There is such a wealth of cleanly delivered, case-building information here that there’s no room to do it justice. But as well as talking to Chien and O’Murchu, and other private security engineers, Gibney secures some really stellar interviewees outside that industry. Iranian experts, nuclear scientists, and Israeli security insiders all contribute vital pieces of this vast mosaic, while most impressively (and engagingly, because he comes across as bizarrely likable), Gibney interviews General Michael Hayden, former head of both the CIA and the NSA. Hayden talks surprisingly candidly about the geo-political implications of Stuxnet, while still evading direct questions about it due to its “hideously overclassified” nature. Along with the segments with David Sanger, the New York Times journalist who first broke the story, all these contributors combine to provide an impressively detailed helicopter view of the vast, exponential consequences of a covert operation that ultimately only slightly dented Iran’s nuclear capability, and indeed led to them developing their own “cyber army.” This is our slightly terrifying new world order in which, with the fateful predictability of an Orwellian nightmare, the cyberweapon the U.S. developed can now be used against it, and the U.S. won’t even have moral grounds to oppose it.

Zero Days

Gibney’s style has come to define this kind of investigative documentary, and he certainly doesn’t do much formal reinvention here. His authorial imprint, if you can call it that, has always been relatively invisible (though here there are a few moments of his voiceover, usually expressing frustration over the high-level stonewalling that goes on around the topic). But while the talking heads + tv footage + recreations + graphics formula he has perfected has simply become the handiest lexicon for telling this kind of story, there are elements here that feel tired. Injecting dynamism into visually staid interviews by using a handheld camera that constantly reframes the subject has become kind of obvious, and the “Matrix“-y graphics designed to represent reams of un-cinematic code, the montages of hands pressing bright red buttons and a bursting balloon cut against a mushroom cloud feel similarly overworked. That said, other flourishes work well, like the one interviewee (and the film’s sole female voice) who for the sake of relative anonymity — with a small reveal later on — is essentially rotoscoped into a vectored, bitmapped version of herself.

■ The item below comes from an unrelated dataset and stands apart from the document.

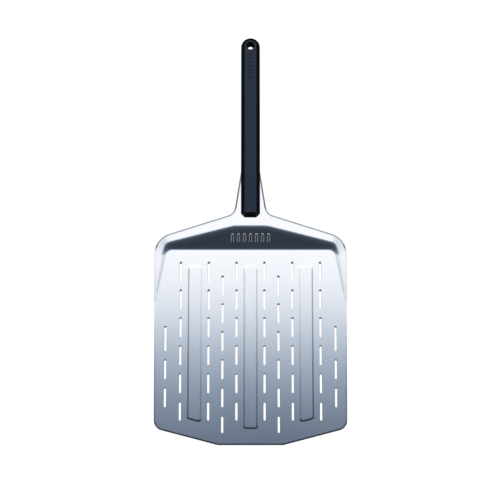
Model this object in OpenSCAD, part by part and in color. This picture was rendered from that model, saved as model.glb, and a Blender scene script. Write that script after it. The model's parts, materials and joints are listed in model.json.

Though formally unadventurous, it is put together with intelligence — a quality Gibney also credits to the attentive viewer by keeping overt explanation of the jargon-heavy terminology to a minimum.  But one exception is the term that gives the film its title: a “Zero Day,” we’re told, is a valuable piece of code that essentially allows malware to operate without the target user knowing or doing anything — no downloading a file, no rebooting, no clicking on a link that tells you that someone finds you really attractive.

Another term that crops up is “air gap.” This is the putative jump that information has to make in the real world, from wherever it’s stored on the internet to a more secure, closed-circuit network, such as that which controls Iran’s nuclear program. Historically, that has necessitated the use of real-life spies who have to get the malware into the system using “Mission: Impossible“-style tactics. But Stuxnet (and why does it have to sound so horribly close to the apocalyptic Skynet from the “Terminator” movies?) in its latter, more aggressive stages was designed to defeat the gap without anyone having to dress up as a cleaner and stick a USB key into a computer. It worked, but at the cost of its own detection. And now the cat can never go back in the bag.

The sudden realization by nations everywhere that there is a new, unpoliced and legally gray battlefront in international politics has led to an official policy of deafening, paralyzed silence while everyone looks at everyone else to see who’ll fire the next volley. With “Zero Days,” Gibney does a great job of breaking that silence and of bridging a different “air gap” — the one that exists in our minds between remote, antiseptic-sounding terms like “malware worm” and the real, physical world. This weapon has the power not just to slow centrifuges, but to destroy banking systems, to down power grids, to crash planes, to launch rockets, to kill. It’s already out there, and no one’s allowed to talk about it. [B+]

This is a reprint of our review from the 2016 Berlin Film Festival.